Не обошлось без комического недоразумения. Должен со всей сдержанностью и скромностью признаться в одной вещи: чем глубже жизнь моя погружается в молчание, тем больше вокруг нее шумихи. Сегодня я не могу остановиться ни в одной гостинице ни во Франции, ни за границей, не будучи немедленно подвергнут осаде. Для старой Италии я — поборник религии; для молодой — поборник свободы; для властей я имею честь быть la Sua Eccelenza gia ambasciadore di Francia[146] в Вероне и в Риме. Итальянки, сплошь редкостные красавицы, помогли индианке Атала и мавру Абен-Гамету заговорить на языке Анжелики и Черного Аквилана *. Поэтому ко мне являются школяры, старые аббаты в круглых скуфьях, дамы, которым я признателен за переводы и доброту, затем mendicanti[147], слишком благовоспитанные, чтобы допустить, что бывший посол так же беден, как и они.

Итак, мои почитатели примчались к гостинице Трех корон вместе с толпой, встречавшей г‑жу герцогиню Беррийскую: они загнали меня в угол у окна и завели торжественную речь, конец которой обратили уже к Марии Каролине. В волнении обе толпы порой сбивались с толку: меня именовали Ваше Королевское Высочество, а герцогиню, как она мне рассказала, превозносили за «Гений христианства»: мы обменялись славами. Принцесса была в восторге от того, что ей приписали четырехтомный труд, а я был горд от того, что меня приняли за дщерь королей.

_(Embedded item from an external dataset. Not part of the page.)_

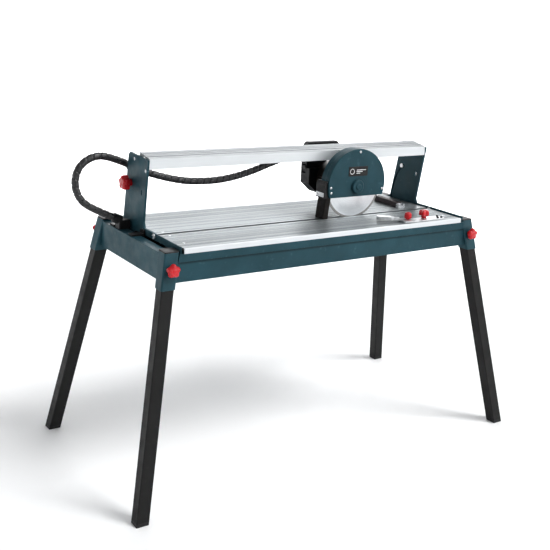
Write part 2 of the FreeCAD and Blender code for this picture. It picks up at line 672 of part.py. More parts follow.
# ---- stops on the table ----
def make_fence():
    x = FENCE_X
    low = TABLE_TOP + 0.4
    outline = [(x - 11, low), (x - 11, low + 17), (x - 8, low + 20), (x - 3, low + 20), (x - 3, low + 16),
               (x + 3, low + 16), (x + 3, low + 20), (x + 8, low + 20), (x + 11, low + 17), (x + 11, low),
               (x + 5, low), (x + 5, low + 8), (x - 5, low + 8), (x - 5, low)]
    save("fence_bar", prism_y(outline, (-27, 100)))
    clip = box((x - 13, x + 15), (-43, -27), (low, low + 15))
    clip = clip.cut(box((x - 8, x + 10), (-44, -31), (low + 8, low + 16)))
    save("fence_clip", fuse(clip, rod_z(x + 1, -37, (low + 6, low + 12), 4.5)))


def make_gauge():
    low = TABLE_TOP + 0.4
    px, py = GAUGE_PIVOT
    cx, cy = GAUGE_CLAMP
    base = box((298, 482), (-240, -202), (low, low + 4))
    corners = [edge for edge in base.Edges if abs(edge.Length - 4) < 0.01]
    base = base.makeFillet(6.0, corners)
    base = fuse(base, rod_z(px, py, (low + 3, low + 24), 4.0), rod_z(cx, cy, (low + 3, low + 24), 4.0))
    save("gauge_base", base)

    # A thick rounded paddle, then a narrower neck running into a thin hub round the pivot.
    hub = vec(px, py, 0)
    tip = vec(238, -176, 0)
    along = (hub - tip).normalize()
    across = Z_AXIS.cross(along)
    arm_low = low + 4.3
    arm_high = low + 16
    heel = tip + along * 36
    waist = hub - along * 30
    paddle = prism([vec(p.x, p.y, arm_low) for p in (tip + across * 12, heel + across * 12,
                    heel - across * 12, tip - across * 12)], vec(0, 0, arm_high - arm_low))
    paddle = fuse(paddle, rod_z(tip.x, tip.y, (arm_low, arm_high), 12),
                  rod_z(heel.x, heel.y, (arm_low, arm_high), 12))
    neck = prism([vec(p.x, p.y, arm_low) for p in (heel + across * 7, waist + across * 7,
                  waist - across * 7, heel - across * 7)], vec(0, 0, 9))
    flare = prism([vec(p.x, p.y, arm_low) for p in (waist + across * 7, hub + across * 25,
                   hub - across * 25, waist - across * 7)], vec(0, 0, 4))
    arm = fuse(paddle, neck, flare, rod_z(px, py, (arm_low, arm_low + 4), 26))
    save("gauge_arm", arm.cut(rod_z(px, py, (low, low + 20), 4.05)))

    knob = grooved_knob((px, py, arm_low + 4.4), 12.5, 25.0)
    save("gauge_arm_knob", knob.cut(rod_z(px, py, (low, low + 25), 4.05)))
    knob = lobed_knob((cx, cy, low + 4.5), Z_AXIS, 19.0, 29.0)
    save("gauge_clamp_knob", knob.cut(rod_z(cx, cy, (low, low + 25), 4.05)))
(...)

Внезапно принцесса исчезла: пешком, в сопровождении графа Луккези, она отправилась взглянуть на темницу, где томился Тассо *; она знала толк в тюрьмах. Мать изгнанного сироты, юного наследника Святого Людовика,

Мария Каролина, вышедшая из крепости Блай, ищет в городе Рене Французской узилище поэта — эпизод в истории человеческой судьбы и славы, не имеющий себе равных. Пражские праведники стократ проехали бы через Феррару, не возымев подобного желания, но г‑жа Беррийская — неаполитанка, она соотечественница Тассо, который говорил: «Но desiderio di Napoli, corne l’anime ben disposte del paradiso — Я алчу Неаполя, как благонамеренные души алчут рая».

Я был в оппозиции и в опале; ордонансы медленно зрели во дворце и покоились в глубинах сердца, доставляя их авторам тайную радость; в ту пору герцогине Беррийской попалась на глаза гравюра, изображающая певца Иерусалима в темнице. «Надеюсь, — сказала она, — что такая же участь ждет в скором времени Шатобриана». Слова, сказанные в эпоху благоденствия; теперь в них не больше смысла, чем в речах, сорвавшихся с языка во хмелю. Мне довелось оказаться вместе с Madame в темнице Тассо после того, как, служа ей, я сам побывал в полицейской тюрьме. Какие возвышенные чувства явила благородная принцесса, каким уважением почтила меня, обратившись ко мне за помощью после того, как обронила подобное пожелание. Если она переоценила мои таланты, высказав эту свою мечту, она не ошиблась в моем характере, одарив меня своим доверием.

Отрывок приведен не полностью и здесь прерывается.